12 great jazz recordings to test your hi-fi system

12 great jazz recordings to test your hi-fi system

Jazz is a divisive art form. For those who are partial, it's America's single largest contribution to 20th-century music and popular culture. For those less convinced, it can often sound like it's being made up on the spot – a textbook 'I could have done that' form of art.

But regardless of whether or not you know your Basie from your Bird, there's no denying the hi-fi potency of some of the best jazz recordings. That's why we've selected these dozen pieces.

They all have plenty to tell you about the way your system is performing. And with any luck they'll bring (at least some) jazz onto your radar if it's not there already. To start sampling these tunes right away, we’ve put together a playlist on each of our favourite music streaming services, which we've included in the link below.

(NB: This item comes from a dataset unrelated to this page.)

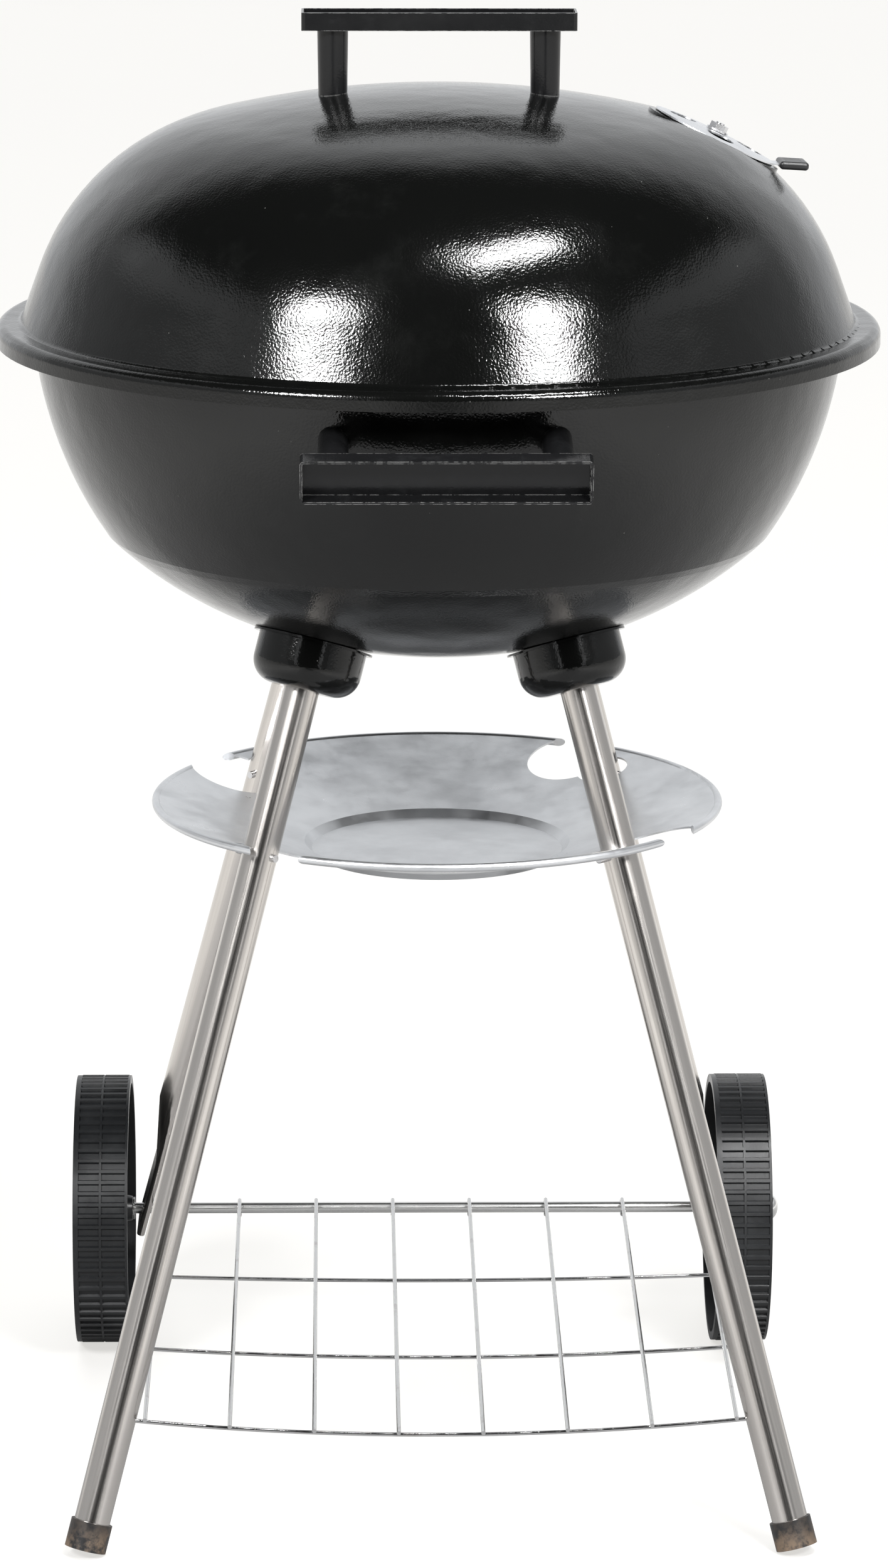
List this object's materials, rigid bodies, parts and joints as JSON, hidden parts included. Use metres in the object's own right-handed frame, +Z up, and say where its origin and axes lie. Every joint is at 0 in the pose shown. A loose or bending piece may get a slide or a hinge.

Enjoy!

Billy Cobham – Stratus (1973)

To test overall balance

Renowned drummer and notorious musical risk-taker Billy Cobham is, naturally, the engine room here – but the overall balance of Stratus is perfect for testing the way your system approaches a fiercely complicated recording.

Drums, percussion, keyboards (acoustic and electric piano, plus Moog synthesizer), acoustic and electric bass, horns and wind instruments all take a turn – and when they’re all chipping in simultaneously (as they do from 5:15) your system will need to demonstrate all its powers of resolution to keep this virtuoso fist-fight in check.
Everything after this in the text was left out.